Now, I'm a self professed pryomaniac, but I'm quite afraid to admit that I was put to shame as a complete amatuer. One of the guys came out and took a look at my fire and proclaimed it a discrace. He headed over to the wood pile and came back with an arm load of wood which he dumped on top of the fire and coals. Then he grabbed someone else and headed back to the wood pile. On their return they began to tee pee the long logs AROUND the fire pit till a solid wall had been built. Then they went back for more wood and filled the tee pee to the top and then some. It didn't take long for us to have a raging bonfire. This thing put off lots of heat and everyone had eventually abandoned the heater and come outside so we all got to enjoy the fire.

Entirely too soon it was announced that the hotel folks needed to get in the van and go. There were hugs and sad farewells before we departed. Arriving at the hotel it was nice to see all the bikes nestled under the awning awaiting an early morning departure.

Before heading off to bed it was time for a photo with my travel buddy.

My son gets emotional when I'm away from home for an extended amount of time. On a work trip to NYC once, I asked him to pick out one of his stuffed animals to be my travel buddy. He chose Nemo. Me and Nemo went all over the city taking silly photos and sending them to mom's phone for her to show him. He'd look and say "Dad's so silly" but it helped. It still helps and Nemo and I still travel together sending him photos at least once a day.

Day 5 - Sunday

I wake up to the alarm clock snuggled in a warm bed in a warm room. Stepping outside to get something out of my side bag I'm reminded that the hotel was a good plan for certain. We were having a discussion outside our door when the person in the room next to us started banging on the window. I look and see Andrew's ugly mug peeking out between the curtains giving me the bird. Then he sticks his head out the door announcing that "Some people need their beauty sleep!" I reply that he'll need to sleep past noon then to accomplish that. Three of us from Dallas head to Shoney's to fill our insides with warm food and hot coffee. When we get back to the hotel I get to have another chat with Pop once again about his lazy son and then it's time to depart.

36F in Clanton Alabama made for a chilly ride, but eventually temperatures rose and sometime after lunch I was able to shed all my layers. Arriving in Dallas early Sunday evening showed 78F and sunny. I had one episode on the way as it warmed up and my gear was making me all warm and snuggly and I was bored and tired that I nodded off for a second. Not a good thing on the bike. I promptly pulled the group over and delayered and grabbed a 5 hour energy drink and was soon singing loudly to myself in my helmet. No more incidents the rest of the way home.

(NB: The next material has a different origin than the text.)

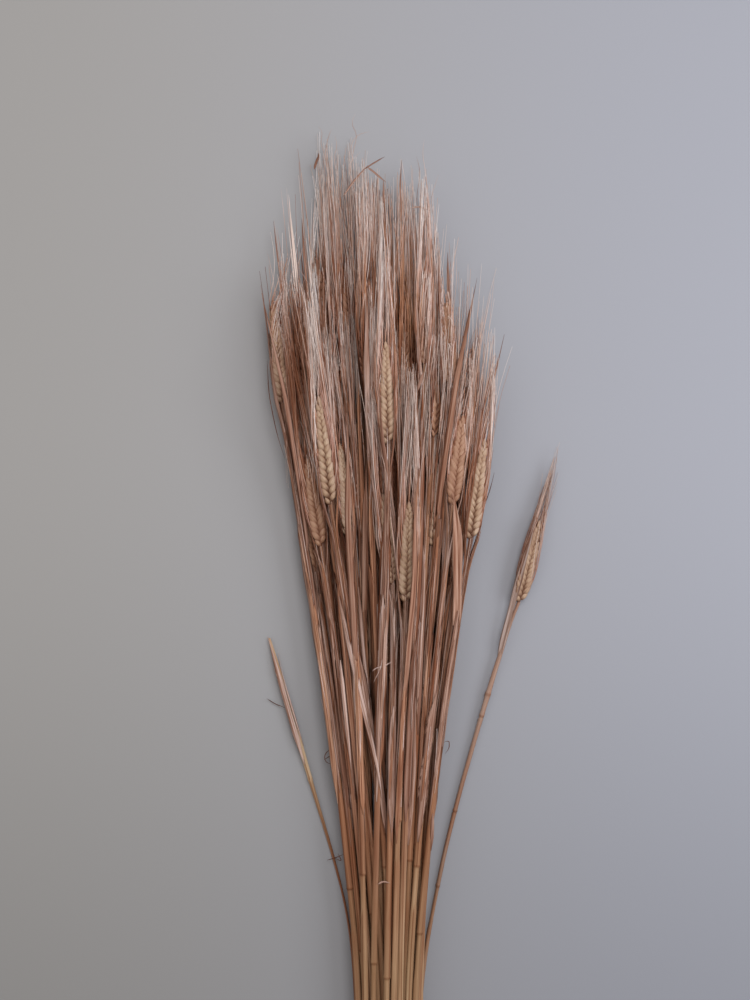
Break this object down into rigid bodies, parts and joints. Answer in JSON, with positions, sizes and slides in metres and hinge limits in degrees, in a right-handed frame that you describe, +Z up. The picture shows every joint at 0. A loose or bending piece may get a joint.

Total miles was 1655 for me, and I met a whole bunch of great people that I got to know over the course of a few days. Alabama has some beautiful countryside and amazing roads. We were treated like royalty by Turk and his wife while there and they made sure we got more than our money's worth over the time we were there. Not bad for my first FJR rally, I'm looking forward to when I can attend another.

Sunday, October 8, 2017

DRZ Front sprocket change

Since my DRZ will be seeing a mix of pavement and off road, a change of gearing is necessary from the dirt oriented gearing on the stock DRZ400E.  As stated previously in my blog, the DRZ-E has a stock gearing of 14-47.  This means the front sprocket has 14 teeth on it and the rear sprocket has 47 teeth on it.  Increasing or decreasing the number of teeth will change the speed at a given RPM.  Moving one up in teeth is the equivalent in moving the other down in teeth, but at different rates.  There's all sorts of calculators and charts online to tell you what you need to have.  In addition, one thing to keep in mind is that making gearing changes can require either a longer or shorter chain if you make your changes too big.

The front sprocket is an easy place to start with.  First, one tooth on the front equals about three on the back, so you can make bigger changes here without affecting chain length too much.  Also, front sprockets are much cheaper than rear sprockets.  It's good to replace both sprockets and chain together but I'm testing to see what I like before making that big commitment.  Also, going smaller on the front sprocket makes the chain turn tighter and can result in increased chain wear.  I want to go larger, but there's clearance issues to contend with depending on how big you go.  This will come into play later.

The E model comes with a 14 tooth front sprocket but the street model S comes with a 15 tooth sprocket.  This makes the move to a 15 a no brainer here to increase the streetability of the motorcycle.  A little over ten bucks scores me a new front sprocket.

I for some reason didn't take pictures, but the primary purpose of all of this was to replace the chain buffer on the swingarm.  This is a hard rubber piece that goes around the top, bottom and front of the swingarm that the chain slides along.  The one on this bike was old and brittle and most of it was missing.  Without this, the chain drags on the swingarm and can put a hole in it.  Replacing it requires removing the front sprocket so this was a good time to fiddle with gearing.

Sprocket off and buffer changed I installed the new sprocket.  Remember what I said about clearance before?  You'll notice in the photo below the metal part that is installed in front of (to the left of in the photo) the sprocket.  This is in case your chain breaks it doesn't sling around and put a hole in your cases or your foot.  Notice the "14" stamped into it.  I presume that means it is for a 14 tooth sprocket.  Sure enough, with the 15 tooth sprocket installed there's a little rubbing.  A quick search online finds that a little grinding will take care of that.  However, I remember that the DRZ-S comes with a 15 which means this part for the S model must be different.  I check the online fiche's and find that there are two different part numbers.  The part is about $10 so it won't break the bank and would be the correct tool for the job instead of grinding the 14 tooth guard down, so I order it.

Here you see the "S" guard with the E guard installed behind it.

Placing them back to back with the bolts through them shows the shape is the same, but the placement of the bolt holes is different between the parts, thus moving the guard forward for the S model.

The new part fit in just like I expected and I got it buttoned up and taken for a quick shakedown ride.  I'll have to wait for a longer ride to see how it feels with the gearing but everything was working properly related to the new gearing.